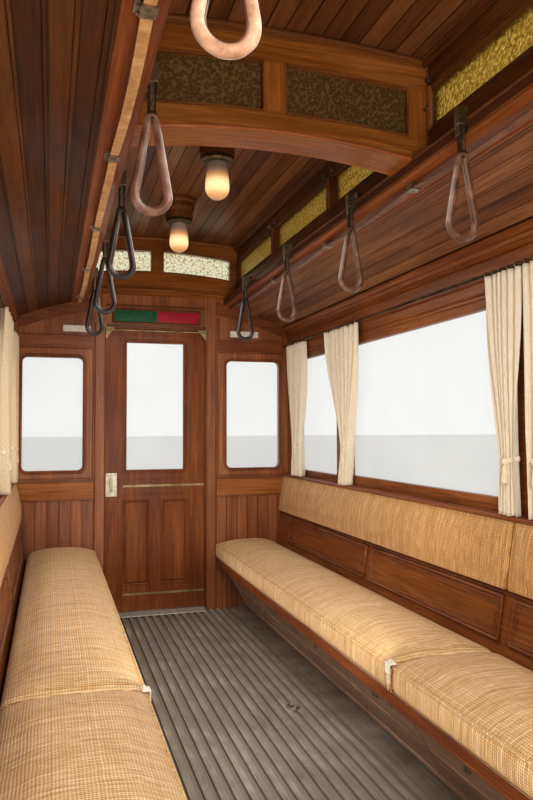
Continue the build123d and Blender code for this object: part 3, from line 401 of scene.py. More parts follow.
# Sill: steel trodden bright, with dirt in its scratches
sill_metal = metal("trodden_sill_metal", ("#b3afa6", "#dcd8ce"), 0.5, 45.0, 0.5)
# Lamp rings: bronze gone green-brown; bolt heads: iron blacked with the underframe's tar
bronze = metal("greenish_bronze_ring", ("#4c4530", "#857a58"), 0.36, 70.0)
old_iron = metal("blackened_iron", ("#14120f", "#3a342c"), 0.5, 90.0)
# Enamel of the small blank plates and of the lock plate: nearly white, slightly yellowed
enamel = metal("ivory_enamel", ("#d8d0ba", "#f2eddd"), 0.3, 35.0, 0.0)
# Hammered glass: amber at the sides, pale at the ends, brown across the middle
amber_glass = hammered("amber_hammered_glass", ("#8f6a18", "#c89c3a", "#f0d77c"), 13.0, 0.8, 0.26, 0.65)
pale_glass = hammered("pale_hammered_glass", ("#b0a062", "#f8f0c6", "#fffdec"), 13.0, 0.9, 0.22)
# Brown glass: the paler lines round its domes are painted highlight
dark_glass = hammered("brown_hammered_glass", ("#6a4e2a", "#563b1d", "#4b3319"), 10.0, 0.1, 0.14, 0.25)
clear_glass = window_glass("drawn_sheet_glass")
lamp_glass = frosted_globe("lit_frosted_glass", 2330)
board_paint = sign_paint("blank_sign_enamel")

# The finish of each family of CAD nodes; a node is of the family with the longest name that it starts with
NODE_FINISH = {family: finish for finish, families in (
    (frame_paint, "sole_bars cross_bearers"), (floor_wood, "floor"), (board_paint, "route_boards"),
    (mahogany_long, "side_wall window_sashes bench_back"), (mahogany_boards, "bulkhead"),
    (mahogany_upright, "door_leaf"), (bench_wood, "bench_base"), (roof_skin, "roof_deck clerestory_roof"),
    (trim_wood, "clerestory_side lamp_bases"), (arch_wood, "clerestory_end middle_frame"),
    (clear_glass, "window_glass bulkhead_glass door_glass"), (amber_glass, "clerestory_glass"),
    (pale_glass, "end_lights"), (dark_glass, "middle_lights"), (lamp_glass, "lamp_globes"),
    (brass, "door_fittings door_rods"), (rod_brass, "curtain_rods"), (bronze, "lamp_rings"),
    (sill_metal, "door_sill"), (steel, "door_guide strap_clips strip_brackets"),
    (cane_seat, "seat_cushions"), (cane_back, "back_cushions"), (curtain_cotton, "curtains"),
    (strap_leather, "hand_straps"), (strip_wood, "strip_rails"),
) for family in families.split()}
for node_name, node_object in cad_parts.items():
    family = max((key for key in NODE_FINISH if node_name.startswith(key)), key=len)
    for slot in node_object.material_slots:
        slot.material = NODE_FINISH[family].material


# Ways of making pieces

def finished(piece, name, finish, body="saloon"):
    """Names a piece, gives it its material, and lets it ride on its body."""
    piece.name = name
    piece.data.name = name
    piece.data.materials.clear()
    piece.data.materials.append(finish.material)
    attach(piece, body)
    return piece


def pick(*pieces):
    """Selects just these pieces, the first as the active one."""
    bpy.ops.object.select_all(action="DESELECT")
    for piece in pieces:
        piece.select_set(True)
    bpy.context.view_layer.objects.active = pieces[0]


def block(low, high, edge=0.0, segments=2):
    """Block between two corners, with its edges rounded."""
    middle = [(a + b) / 2 * MM for a, b in zip(low, high)]
    middle[2] += FLOOR * MM
    size = [abs(b - a) * MM for a, b in zip(low, high)]
    bpy.ops.mesh.primitive_cube_add(size=1, location=middle, scale=size)
    bpy.ops.object.transform_apply(location=True, rotation=True, scale=True)
    if edge:
        bpy.ops.object.mode_set(mode="EDIT")
        bpy.ops.mesh.select_all(action="SELECT")
        bpy.ops.mesh.bevel(offset=edge * MM, segments=segments, affect="EDGES")
        bpy.ops.object.mode_set(mode="OBJECT")
    return bpy.context.object


def bead(points, radius, closed=False, sides=2):
    """Half-sunk round moulding, wire or cord along a line of points."""
    curve = bpy.data.curves.new("bead", "CURVE")
    curve.dimensions = "3D"
    curve.bevel_depth = radius * MM
    curve.bevel_resolution = sides
    curve.use_fill_caps = not closed
    line = curve.splines.new("POLY")
    line.points.add(len(points) - 1)
    for point, (x, y, height) in zip(line.points, points):
        point.co = (x * MM, y * MM, (height + FLOOR) * MM, 1)
    line.use_cyclic_u = closed
    piece = bpy.data.objects.new("bead", curve)
    bpy.context.collection.objects.link(piece)
    pick(piece)
    bpy.ops.object.convert(target="MESH")
    piece = bpy.context.object
    for face in piece.data.polygons:
        face.use_smooth = True
    return piece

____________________

AIM: Return the material exactly as it stands.

OUTPUT:
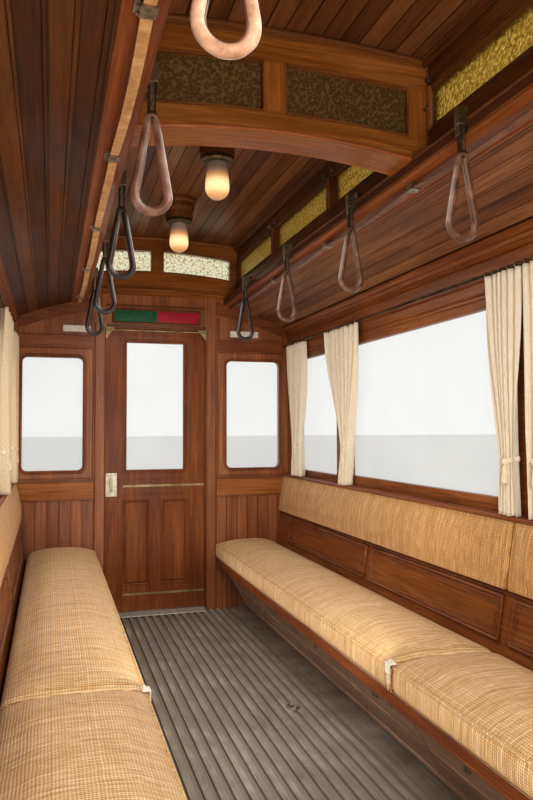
Continue the build123d and Blender code for this object: part 3, from line 401 of scene.py. More parts follow.
# Sill: steel trodden bright, with dirt in its scratches
sill_metal = metal("trodden_sill_metal", ("#b3afa6", "#dcd8ce"), 0.5, 45.0, 0.5)
# Lamp rings: bronze gone green-brown; bolt heads: iron blacked with the underframe's tar
bronze = metal("greenish_bronze_ring", ("#4c4530", "#857a58"), 0.36, 70.0)
old_iron = metal("blackened_iron", ("#14120f", "#3a342c"), 0.5, 90.0)
# Enamel of the small blank plates and of the lock plate: nearly white, slightly yellowed
enamel = metal("ivory_enamel", ("#d8d0ba", "#f2eddd"), 0.3, 35.0, 0.0)
# Hammered glass: amber at the sides, pale at the ends, brown across the middle
amber_glass = hammered("amber_hammered_glass", ("#8f6a18", "#c89c3a", "#f0d77c"), 13.0, 0.8, 0.26, 0.65)
pale_glass = hammered("pale_hammered_glass", ("#b0a062", "#f8f0c6", "#fffdec"), 13.0, 0.9, 0.22)
# Brown glass: the paler lines round its domes are painted highlight
dark_glass = hammered("brown_hammered_glass", ("#6a4e2a", "#563b1d", "#4b3319"), 10.0, 0.1, 0.14, 0.25)
clear_glass = window_glass("drawn_sheet_glass")
lamp_glass = frosted_globe("lit_frosted_glass", 2330)
board_paint = sign_paint("blank_sign_enamel")

# The finish of each family of CAD nodes; a node is of the family with the longest name that it starts with
NODE_FINISH = {family: finish for finish, families in (
    (frame_paint, "sole_bars cross_bearers"), (floor_wood, "floor"), (board_paint, "route_boards"),
    (mahogany_long, "side_wall window_sashes bench_back"), (mahogany_boards, "bulkhead"),
    (mahogany_upright, "door_leaf"), (bench_wood, "bench_base"), (roof_skin, "roof_deck clerestory_roof"),
    (trim_wood, "clerestory_side lamp_bases"), (arch_wood, "clerestory_end middle_frame"),
    (clear_glass, "window_glass bulkhead_glass door_glass"), (amber_glass, "clerestory_glass"),
    (pale_glass, "end_lights"), (dark_glass, "middle_lights"), (lamp_glass, "lamp_globes"),
    (brass, "door_fittings door_rods"), (rod_brass, "curtain_rods"), (bronze, "lamp_rings"),
    (sill_metal, "door_sill"), (steel, "door_guide strap_clips strip_brackets"),
    (cane_seat, "seat_cushions"), (cane_back, "back_cushions"), (curtain_cotton, "curtains"),
    (strap_leather, "hand_straps"), (strip_wood, "strip_rails"),
) for family in families.split()}
for node_name, node_object in cad_parts.items():
    family = max((key for key in NODE_FINISH if node_name.startswith(key)), key=len)
    for slot in node_object.material_slots:
        slot.material = NODE_FINISH[family].material


# Ways of making pieces

def finished(piece, name, finish, body="saloon"):
    """Names a piece, gives it its material, and lets it ride on its body."""
    piece.name = name
    piece.data.name = name
    piece.data.materials.clear()
    piece.data.materials.append(finish.material)
    attach(piece, body)
    return piece


def pick(*pieces):
    """Selects just these pieces, the first as the active one."""
    bpy.ops.object.select_all(action="DESELECT")
    for piece in pieces:
        piece.select_set(True)
    bpy.context.view_layer.objects.active = pieces[0]


def block(low, high, edge=0.0, segments=2):
    """Block between two corners, with its edges rounded."""
    middle = [(a + b) / 2 * MM for a, b in zip(low, high)]
    middle[2] += FLOOR * MM
    size = [abs(b - a) * MM for a, b in zip(low, high)]
    bpy.ops.mesh.primitive_cube_add(size=1, location=middle, scale=size)
    bpy.ops.object.transform_apply(location=True, rotation=True, scale=True)
    if edge:
        bpy.ops.object.mode_set(mode="EDIT")
        bpy.ops.mesh.select_all(action="SELECT")
        bpy.ops.mesh.bevel(offset=edge * MM, segments=segments, affect="EDGES")
        bpy.ops.object.mode_set(mode="OBJECT")
    return bpy.context.object


def bead(points, radius, closed=False, sides=2):
    """Half-sunk round moulding, wire or cord along a line of points."""
    curve = bpy.data.curves.new("bead", "CURVE")
    curve.dimensions = "3D"
    curve.bevel_depth = radius * MM
    curve.bevel_resolution = sides
    curve.use_fill_caps = not closed
    line = curve.splines.new("POLY")
    line.points.add(len(points) - 1)
    for point, (x, y, height) in zip(line.points, points):
        point.co = (x * MM, y * MM, (height + FLOOR) * MM, 1)
    line.use_cyclic_u = closed
    piece = bpy.data.objects.new("bead", curve)
    bpy.context.collection.objects.link(piece)
    pick(piece)
    bpy.ops.object.convert(target="MESH")
    piece = bpy.context.object
    for face in piece.data.polygons:
        face.use_smooth = True
    return piece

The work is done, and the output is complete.